## start Collected data

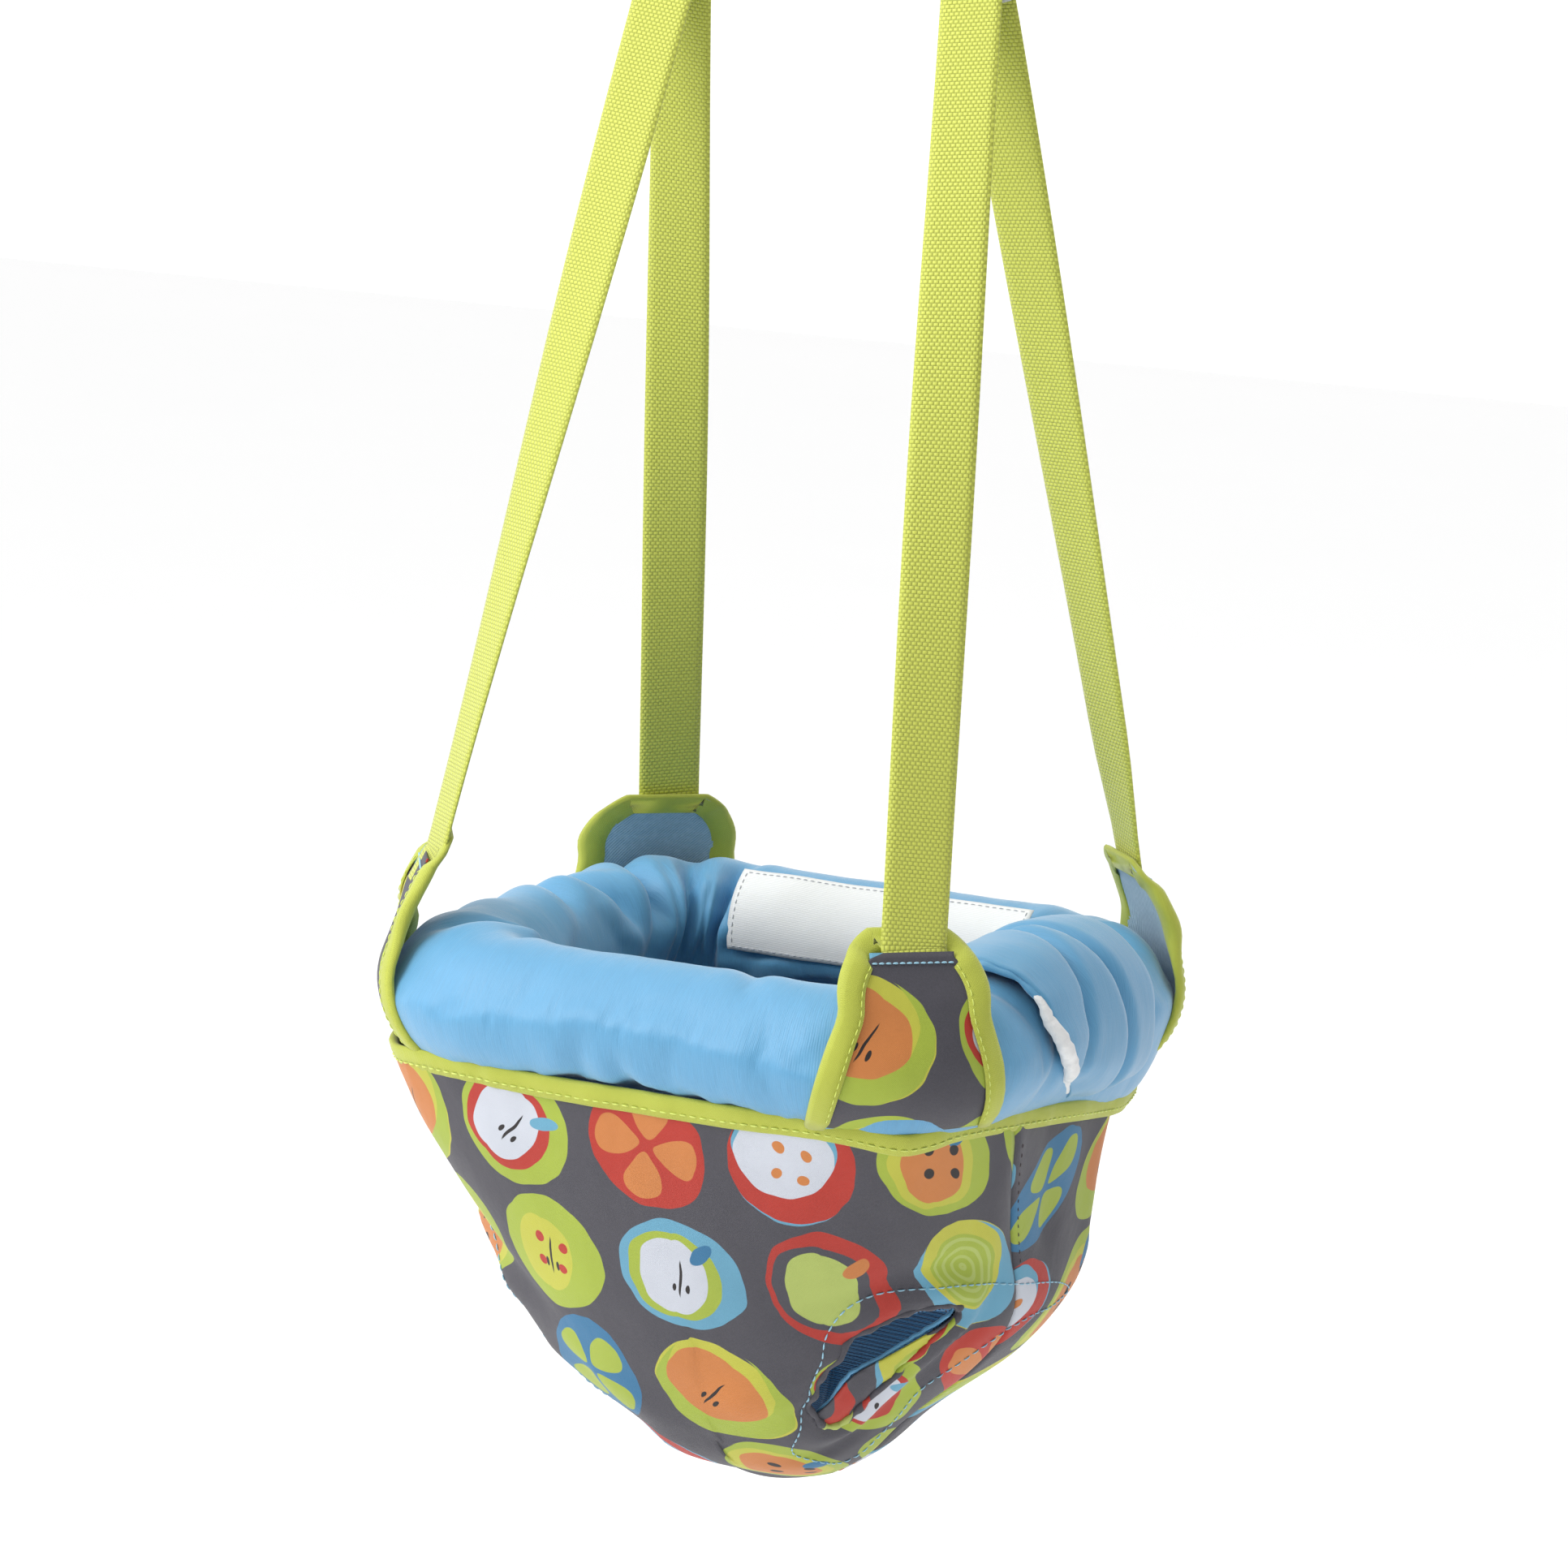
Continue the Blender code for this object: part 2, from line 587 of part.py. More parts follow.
def corner_frame(side_x, side_y):
    """Centre of a ring corner's bend, and the directions outwards and along the ring."""
    centre = Vector((side_x * (RING_HALF_X - RING_CORNER_R),
                     SEAT_Y + side_y * (RING_HALF_Y - RING_CORNER_R), RING_Z))
    return centre, Vector((side_x, side_y, 0)).normalized()


def corner_point(side_x, side_y, turn, outwards, height):
    """A point round a ring corner: turned from its diagonal, outwards from the roll's centre."""
    centre, out = corner_frame(side_x, side_y)
    across = Vector((-out.y, out.x, 0))
    direction = out * math.cos(turn) + across * math.sin(turn)
    return centre + direction * (RING_CORNER_R + outwards) + Vector((0, 0, height))


def tab_profile(t, layer):
    """Across the roll from the rim (t 0) to the tab's top (t 1): outwards and up."""
    wrap_r = ROLL_R + layer
    start, reach = TAB_WRAP
    arc = wrap_r * (reach - start)
    leave = Vector((wrap_r * math.cos(reach), wrap_r * math.sin(reach)))
    rise = Vector(STRAP_FOOT) - Vector((math.cos(reach), math.sin(reach))) * ROLL_R
    rise.normalize()
    straight = (TAB_TOP - leave.y) / rise.y
    along = t * (arc + straight)
    if along <= arc:
        angle = start + along / wrap_r
        return wrap_r * math.cos(angle), wrap_r * math.sin(angle)
    place = leave + rise * (along - arc)
    return place.x, place.y


def tab_half_width(t):
    """Half width at height t: straight sides that lean in to a rounded top."""
    lean = TAB_HALF_FOOT + (TAB_HALF_TOP - TAB_HALF_FOOT) * min(t / TAB_CROWN, 1.0)
    if t <= TAB_CROWN:
        return lean
    return lean * math.sqrt(max(0.0, 1 - ((t - TAB_CROWN) / (1.04 - TAB_CROWN)) ** 2))


def tab_point(side_x, side_y, t, offset, layer):
    """A point on a tab: it wraps the ring's corner low down and is flat where the strap is sewn."""
    outwards, height = tab_profile(t, layer)
    turn = offset / (RING_CORNER_R + ROLL_R)
    wrapped = corner_point(side_x, side_y, turn, outwards, height)
    out = corner_frame(side_x, side_y)[1]
    flat = corner_point(side_x, side_y, 0.0, outwards, height)
    flat += Vector((-out.y, out.x, 0)) * offset
    return wrapped.lerp(flat, smoothstep((t - 0.45) / 0.3))


def tab_rows(side_x, side_y, layer, top):
    rows = []
    steps, across = 10, 3
    for i in range(steps + 1):
        t = top * i / steps
        half = tab_half_width(t)
        rows.append([tab_point(side_x, side_y, t, half * k / across, layer)
                     for k in range(-across, across + 1)])
    return rows


def tab_binding(side_x, side_y, label):
    """Tape over a tab's edge: between the two layers low down, inside the lining at the top."""
    edge = []
    steps, spread = 14, 3.1 * MM
    for side in (-1, 1):
        run = []
        for i in range(steps + 1):
            t = 0.99 * math.sin(math.pi / 2 * i / steps)
            layer = (2.4 - 4.2 * smoothstep((t - 0.6) / 0.2)) * MM
            run.append(tab_point(side_x, side_y, t, side * (tab_half_width(t) + spread), layer))
        edge += run if side < 0 else run[::-1]
    tube("tab_binding_" + label, edge, 2.2 * MM, "binding", resolution=1)


def tabs():
    for end, side_y in (("front", -1), ("back", 1)):
        for hand, side_x in (("left", -1), ("right", 1)):
            label = end + "_" + hand
            fabric_sheet("tab_lining_" + label, tab_rows(side_x, side_y, TAB_LINING_LIFT, 0.97),
                         TAB_LAYER_T, "twill")
            fabric_sheet("tab_panel_" + label, tab_rows(side_x, side_y, TAB_PANEL_LIFT, 0.9),
                         TAB_LAYER_T, "print")
            tab_binding(side_x, side_y, label)


def side_strap(side_x, name):
    """One webbing strap: front tab, up over the bar's end, and down to the back tab."""
    crest_z = BAR_Z - SLOT_H / 2 + WEB_T / 2 + GAP
    hold_y = BAR_T / 2 + WEB_T / 2 + 0.8 * MM
    steps, sewn_lift, over_steps = 24, 2.6 * MM, 6
    centres, across = [], []
    for side_y in (-1, 1):
        run, sides = [], []
        yaw = math.radians(45) * side_x * -side_y
        for t in (0.78, 0.83, 0.88, 0.93):
            run.append(tab_point(side_x, side_y, t, 0.0, sewn_lift))
            sides.append(Vector((math.cos(yaw), math.sin(yaw), 0)))
        foot = run[-1]
        head = Vector((side_x * STRAP_X, side_y * (hold_y + 0.6 * MM), crest_z - 9 * MM))
        for i in range(1, steps + 1):
            t = i / steps
            turn = yaw * (1 - smoothstep(t))
            run.append(foot.lerp(head, t))
            sides.append(Vector((math.cos(turn), math.sin(turn), 0)))
        if side_y > 0:
            run.reverse()
            sides.reverse()
        centres += run
        across += sides
        if side_y < 0:
            for i in range(over_steps + 1):
                angle = math.pi * (1 - i / over_steps)
                centres.append(Vector((side_x * STRAP_X, hold_y * math.cos(angle),
                                       crest_z - 2 * MM + 3.2 * MM * math.sin(angle))))
                across.append(Vector((1, 0, 0)))
    ribbon(name, centres, across, "webbing")


def ring_outline():
    return rounded_rectangle(RING_HALF_X, RING_HALF_Y, RING_CORNER_R, 7, 2)


def ring_roll():
    tube("ring_core", [(x, SEAT_Y + y, RING_Z) for x, y in ring_outline()], CORE_R, "foam", True, 4)


def roll_section(outline, angles, radius):
    """Rows of points on the roll at the given angles about its centre line."""
    rows = []
    count = len(outline)
    for i, point in enumerate(outline):
        along = (outline[(i + 1) % count] - outline[i - 1]).normalized()
        out = Vector((along.y, -along.x, 0))
        middle = Vector((point.x, SEAT_Y + point.y, RING_Z))
        rows.append([middle + (out * math.cos(a) + Vector((0, 0, math.sin(a)))) * radius for a in angles])
    return rows


def angles_between(start, end, steps):
    return [math.radians(start + (end - start) * i / steps) for i in range(steps + 1)]


def ring_cover():
    """Satin sleeve round the foam, open along the underside where it is sewn to the rim."""
    angles = angles_between(-62, 262, 14)
    low = roll_section(ring_outline(), angles, ROLL_R - COVER_T)
    high = roll_section(ring_outline(), angles, ROLL_R)
    loft("ring_cover", [a + b[::-1] for a, b in zip(low, high)], "satin", closed=True)


def cover_flap():
    """The cover's overlapping closing sleeve on the right-hand roll."""
    rows = []
    radius = ROLL_R + 0.8 * MM
    for y in FLAP_ROWS:
        centre = Vector((RING_HALF_X, SEAT_Y + y * MM, RING_Z))
        rows.append([centre + Vector((math.cos(a), 0, math.sin(a))) * radius
                     for a in angles_between(-52, 198, 14)])
    fabric_sheet("cover_flap", rows, 1.2 * MM, "satin", grow=-1.0)


def care_label():
    """A blank sewn-in label on the back roll's inner face."""
    rows = []
    for x in LABEL_ENDS:
        centre = Vector((x, SEAT_Y + RING_HALF_Y, RING_Z))
        rows.append([centre + Vector((0, math.cos(a), math.sin(a))) * (ROLL_R + GAP)
                     for a in angles_between(112, 178, 8)])
    fabric_sheet("care_label", rows, 0.5 * MM, "label")


def bucket_level(depth):
    """The section's eight measures at any depth, smoothly between the levels."""
    depth = min(max(depth, BUCKET_LEVELS[0][0]), BUCKET_LEVELS[-1][0])
    upper, lower = BUCKET_LEVELS[0], BUCKET_LEVELS[1]
    for upper, lower in zip(BUCKET_LEVELS, BUCKET_LEVELS[1:]):
        if depth <= lower[0]:
            break
    t = (depth - upper[0]) / (lower[0] - upper[0])
    return [a + (b - a) * t for a, b in zip(upper, lower)]


def rounded_loop(corners, count):
    """A closed quadratic B-spline through the mid points of a polygon's sides."""
    points = []
    sides = len(corners)
    per_corner = count // sides
    for i in range(sides):
        before, here, after = corners[i - 1], corners[i], corners[(i + 1) % sides]
        start, end = (before + here) / 2, (here + after) / 2
        for k in range(per_corner):
            t = k / per_corner
            points.append(start * (1 - t) ** 2 + here * 2 * t * (1 - t) + end * t ** 2)
    return points


def bucket_section(depth, inset=0.0, count=40):
    _, front, front_half, side, side_front, side_back, back_half, back = (
        value * MM for value in bucket_level(depth / MM))
    front, side, back = front - inset, side - inset, back - inset
    corners = [Vector((side, side_front)), Vector((side, side_back)),
               Vector((back_half, back)), Vector((-back_half, back)),
               Vector((-side, side_back)), Vector((-side, side_front)),
               Vector((-front_half, -front)), Vector((front_half, -front))]
    return rounded_loop(corners, count)


def bucket_rows(top, inset, levels, count):
    rows = []
    bottom = BUCKET_LEVELS[-1][0] * MM
    for i in range(levels):
        # Levels lie closer together towards the bottom, where the bucket curves most
        depth = top + (bottom - top) * math.sin(math.pi / 2 * i / (levels - 1))
        shown = depth - inset * smoothstep((depth - 0.12) / 0.076)
        rows.append([Vector((x, SEAT_Y + y, RING_Z - shown))
                     for x, y in bucket_section(depth, inset, count)])
    return rows


def bucket(name, top, inset, thickness, finish, opening_grow, levels, count):
    """A closed-bottomed fabric bucket with a leg opening cut through each side."""
    rows = bucket_rows(top, inset, levels, count)
    bm = bmesh.new()
    grid = [[bm.verts.new(point) for point in row] for row in rows]
    count = len(grid[0])
    for lower, upper in zip(grid, grid[1:]):
        for i in range(count):
            j = (i + 1) % count
            bm.faces.new((lower[j], lower[i], upper[i], upper[j]))
    middle = sum((vert.co for vert in grid[-1]), Vector()) / count
    tip = bm.verts.new(middle - Vector((0, 0, 3 * MM)))
    for i in range(count):
        bm.faces.new((grid[-1][(i + 1) % count], grid[-1][i], tip))
    data = bpy.data.meshes.new(name)
    bm.to_mesh(data)
    bm.free()
    item = add_object(name, data, finish)
    skin = item.modifiers.new("thickness", "SOLIDIFY")
    skin.thickness = thickness
    skin.offset = -1.0
    for hand, side in (("left", -1), ("right", 1)):
        bm = bmesh.new()
        outline = leg_outline(opening_grow)
        near, far = [[bm.verts.new((side * x, SEAT_Y + y, RING_Z + z)) for y, z in outline]
                     for x in CROTCH_CUT]
        for i in range(len(near)):
            j = (i + 1) % len(near)
            bm.faces.new((near[i], near[j], far[j], far[i]))
        bm.faces.new(near)
        bm.faces.new(far)
        boolean(item, cutter(name + "_leg_" + hand, bm), "DIFFERENCE")


def leg_outline(grow, count=32):
    """A leg opening seen from the side, as (y, z) points, tipped down towards the front."""
    points = []
    lean_y, lean_z = math.cos(LEG_LEAN), math.sin(LEG_LEAN)
    for i in range(count):
        angle = 2 * math.pi * i / count
        y = (LEG_HALF[0] + grow) * math.cos(angle)
        z = (LEG_HALF[1] + grow) * math.sin(angle)
        points.append((LEG_CENTRE[0] + y * lean_y - z * lean_z * LEG_SKEW,
                       LEG_CENTRE[1] + y * lean_z * LEG_SKEW + z * lean_y))
    return points


def bucket_half_width(y, depth):
    """How far the bucket reaches in X at a given Y and depth."""
    loop = bucket_section(depth, 0.0, 96)
    best = 0.0
    for a, b in zip(loop, loop[1:] + loop[:1]):
        if (a.y - y) * (b.y - y) <= 0 and a.y != b.y:
            t = (y - a.y) / (b.y - a.y)
            best = max(best, a.x + (b.x - a.x) * t)
    return best


def leg_hems():
    for hand, side in (("left", -1), ("right", 1)):
        points = []
        for y, z in leg_outline(-2.6 * MM, 36):
            x = bucket_half_width(y, -z)
            points.append((side * (x - 1 * MM), SEAT_Y + y, RING_Z + z))
        tube("leg_hem_" + hand, points, LEG_HEM_R, "print", True, 1)


def rim_binding():
    """A folded tape round the bucket's rim, under the roll."""
    rows = []
    for drop in (RIM_DROP + RIM_TAPE_H, RIM_DROP):
        section = bucket_section(drop)
        count = len(section)
        row = []
        for i, point in enumerate(section):
            along = (section[(i + 1) % count] - section[i - 1]).normalized()
            out = Vector((along.y, -along.x)) * RIM_TAPE_CLEAR
            row.append(Vector((point.x + out.x, SEAT_Y + point.y + out.y, RING_Z - drop)))
        rows.append(row)
    fabric_sheet("rim_binding", rows, RIM_TAPE_T, "binding", wrap=True)


def seat():
    tabs()
    side_strap(-1, "strap_left")
    side_strap(1, "strap_right")
    ring_roll()
    ring_cover()
    cover_flap()
    care_label()
    bucket("outer_shell", RIM_DROP, 0.0, SHELL_T, "print", 0.0, 12, 40)
    bucket("mesh_lining", 36 * MM, 4 * MM, LINING_T, "mesh", -1 * MM, 8, 32)
    leg_hems()
    rim_binding()


def main():
    for side, name in ((-1, "front"), (1, "back")):
        clamp_arm(side, name + "_arm")
        clamp_pad(side, name + "_pad")
        lever_grip(side, name + "_lever_grip")
    clamp_bolt()
    torsion_spring(-1, "torsion_spring_left")
    torsion_spring(1, "torsion_spring_right")
    hanger()
    bounce_spring()
    spring_cover()
    safety_tether()
    lower_ring()
    height_straps()
    adjuster_buckle()
    spacer_bar()
    seat()


clear_scene()
PARTS = new_collection("doorway_jumper")
CUTTERS = new_collection("cutters")
main()
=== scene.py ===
import math

import bmesh
import bpy
import numpy as np
from mathutils import Matrix, Vector, noise
from mathutils.bvhtree import BVHTree


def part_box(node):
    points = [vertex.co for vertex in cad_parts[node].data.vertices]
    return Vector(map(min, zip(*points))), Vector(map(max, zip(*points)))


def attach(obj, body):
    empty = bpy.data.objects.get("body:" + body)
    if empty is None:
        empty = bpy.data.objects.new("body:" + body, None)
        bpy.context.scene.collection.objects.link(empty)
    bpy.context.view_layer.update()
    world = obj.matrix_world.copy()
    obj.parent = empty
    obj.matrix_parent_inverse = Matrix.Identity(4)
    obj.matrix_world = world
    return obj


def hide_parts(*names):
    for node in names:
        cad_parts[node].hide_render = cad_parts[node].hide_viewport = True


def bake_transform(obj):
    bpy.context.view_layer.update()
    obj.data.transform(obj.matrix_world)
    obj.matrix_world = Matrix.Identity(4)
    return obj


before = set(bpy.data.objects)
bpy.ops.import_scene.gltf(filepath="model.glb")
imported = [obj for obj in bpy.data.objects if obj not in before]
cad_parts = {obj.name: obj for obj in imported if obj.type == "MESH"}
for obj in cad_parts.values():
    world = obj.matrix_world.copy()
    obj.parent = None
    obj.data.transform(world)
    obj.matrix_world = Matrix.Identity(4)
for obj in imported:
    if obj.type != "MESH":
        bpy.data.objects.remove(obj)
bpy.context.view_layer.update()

MM = 0.001
SCENE = bpy.context.scene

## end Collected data

The problem ▸
Print the lines from the line with "bounce_spring()" to the line with "bpy.data.objects.remove(obj)" exactly, and print nothing else. Both of those lines are included.

Completed exercise ▸
    bounce_spring()
    spring_cover()
    safety_tether()
    lower_ring()
    height_straps()
    adjuster_buckle()
    spacer_bar()
    seat()


clear_scene()
PARTS = new_collection("doorway_jumper")
CUTTERS = new_collection("cutters")
main()
=== scene.py ===
import math

import bmesh
import bpy
import numpy as np
from mathutils import Matrix, Vector, noise
from mathutils.bvhtree import BVHTree


def part_box(node):
    points = [vertex.co for vertex in cad_parts[node].data.vertices]
    return Vector(map(min, zip(*points))), Vector(map(max, zip(*points)))


def attach(obj, body):
    empty = bpy.data.objects.get("body:" + body)
    if empty is None:
        empty = bpy.data.objects.new("body:" + body, None)
        bpy.context.scene.collection.objects.link(empty)
    bpy.context.view_layer.update()
    world = obj.matrix_world.copy()
    obj.parent = empty
    obj.matrix_parent_inverse = Matrix.Identity(4)
    obj.matrix_world = world
    return obj


def hide_parts(*names):
    for node in names:
        cad_parts[node].hide_render = cad_parts[node].hide_viewport = True


def bake_transform(obj):
    bpy.context.view_layer.update()
    obj.data.transform(obj.matrix_world)
    obj.matrix_world = Matrix.Identity(4)
    return obj


before = set(bpy.data.objects)
bpy.ops.import_scene.gltf(filepath="model.glb")
imported = [obj for obj in bpy.data.objects if obj not in before]
cad_parts = {obj.name: obj for obj in imported if obj.type == "MESH"}
for obj in cad_parts.values():
    world = obj.matrix_world.copy()
    obj.parent = None
    obj.data.transform(world)
    obj.matrix_world = Matrix.Identity(4)
for obj in imported:
    if obj.type != "MESH":
        bpy.data.objects.remove(obj)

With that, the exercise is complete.